Ilyaz Alimov

Personal information
- Full name: Ilyaz Alimov
- Date of birth: 20 August 1990 (age 34)
- Place of birth: Soviet Union
- Height: 1.70 m (5 ft 7 in)
- Position(s): Defender / Striker

Senior career*
- Years: Team / Apps / (Gls)
- 2006–????: Neftchi Kochkor-Ata
- 2014–2019: Alay Osh

International career^{‡}
- 2014–2019: Kyrgyzstan / 7 / (0)

= Ilyaz Alimov =

Kyrgyzstani footballer

Ilyaz Alimov (born 20 August 1990), was a Kyrgyzstani footballer who was banned for life from playing football in August 2019.

==Career==
===Club===
On 2 August 2019, the Asian Football Confederation announced that Alimov had been banned for life for his involvement in a conspiracy to manipulate matches during Alay Osh's 2017 AFC Cup and 2018 AFC Cup campaign.

===International===
Alimov made his international debut against China, in a 4–0 loss.

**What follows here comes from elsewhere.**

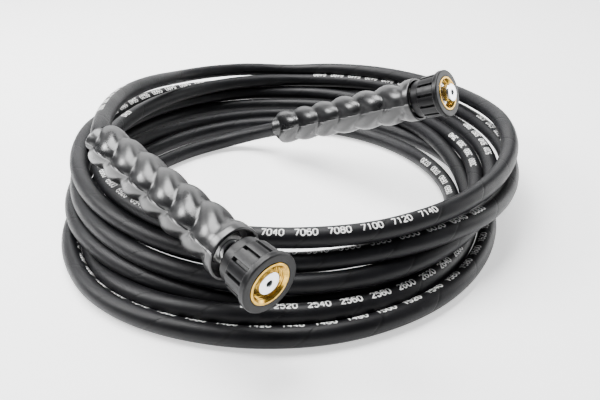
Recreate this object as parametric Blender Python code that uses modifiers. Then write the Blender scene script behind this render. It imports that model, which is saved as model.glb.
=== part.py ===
"""High-pressure hose, about 8 m, coiled on the floor, with a swivel hand-nut fitting at each end.

World frame in metres: +Z up, floor at z = 0, +Y away from the viewer, X to the right.
Sizes below are in millimetres and are turned into metres by MM.
"""
import bpy
import bmesh
from math import cos, sin, pi, radians, sqrt
from mathutils import Matrix, Quaternion, Vector

MM = 0.001
COLLECTION = "pressure_washer_hose"

# hose
HOSE_R = 6.7
TUBE_BEVEL = 3

# the coil: its turns as lobes of one turned section, five in the outer column, three behind it
ROW_R0, ROW_R1 = 163.0, 187.0
ROW_Z0, ROW_Z1 = 6.7, 44.8
OUTER_ROWS = 5
INNER_STEP = 12.6
BASE_CENTRE = (-5.4, -40.2)
LEAN = (0.14, 1.89)
COIL_STEPS = 60
OUTLINE_RAYS = 60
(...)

It took him almost two years to receive his second cap, with it coming on 6 June in a 6–0 loss to the hands of Iran at the Enghelab Stadium, coming on as a substitute. He played in his first international victory in a 2–0 win over Kazakhstan, less than a week after his 26th birthday. He has gone on to play in a further two more national games, but is yet to score a goal.